I'm not quite sure if you are aiming only for smaller length or also for better code/readability. Depending on the answer, you can take the following style comments into account (which are somehow pretty personal except for the last one):

  • In C code, I find it easier to have bigger indentations
  • I prefer having a whitespace after keywords such as for and if.
  • It's usually recommended to define variables in the smallest possible scope. In your case, if you compile with the -std=c99 flag or equivalent, you could define your variables containing indexes at the beginning of your for loops.

This being said, three things I found :

  • Because of the way you increment/update word_count and len, I had the feeling that we would always have the following property at the end of the loop : len == word_count + j. (I guess) you can prove/verify this using loop invariants. This is true just before j gets decremented and this is also true just after word_count gets incremented. In order to be 100%, I used the following macro : #define assert(c) if (!(c)) { printf ("" #c "' is not true!\n"); return 0; } and then I added assert(len == word_count+j); after incrementing word_count, after the k-look and at the end of the j-loop and the whole thing worked perfectly convincing me that my feeling was right.
    TL;DR : The conclusion of this is that we don't need the word_count variable if you replace len - word_count by j.

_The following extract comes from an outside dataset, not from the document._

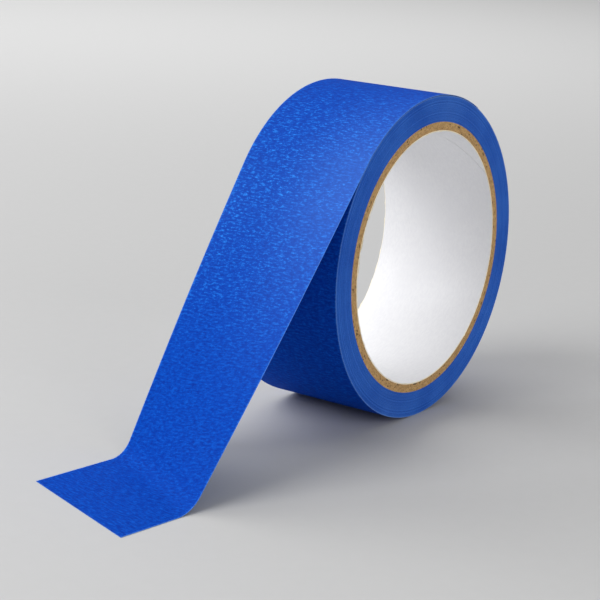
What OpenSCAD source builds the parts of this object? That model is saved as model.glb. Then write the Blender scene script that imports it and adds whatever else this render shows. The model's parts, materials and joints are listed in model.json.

  • Because of the way j goes through the array, at the end of the j-loop, len is equal to the smallest index j leading to a space. Thus, we can easily decude that for i in [0;len[, ch[i] is not a space. You can again verify this with the following assert : assert(ch[i]!=' ');.

  • At this stage, the code is slightly shorted but still we have the same loop appearing twice : for(k = j+1; k < len; k++) printf(...) to print all the words but the last one and for(i = 0; i < len; i++) printf(...) to print the last word. Thus, my last trick was to make the j-loop go one step further (so that it reaches -1 which is pretty good because then your k-loop and your i-loop becomes equivalent as j+1==0) and print the last word. This comes at the cost of additional checks but it does work on your example.

     int main(void) {
 char ch[N], terminate;
 int len;
 printf("Enter a sentence: \n");
 for (int i = 0; i < N; i++) {
 ch[i] = getchar();
 if (ch[i] == '?' || ch[i] == '.' || ch[i] == '!' || ch[i] == '\n') {
     len = i;
     terminate = ch[i];
     break;
 }
 }

 for (int j = len - 1; j >= -1; j--) {
 if (j<0 || ch[j] == ' ') {
     for (int k = j+1; k < len; k++) {
     printf("%c",ch[k]);;
     }
     if (j>=0) {
     printf("%c",ch[j]);;
         len = j;
     }
 }

 }
 printf("%c\n", terminate);

 return 0;
 }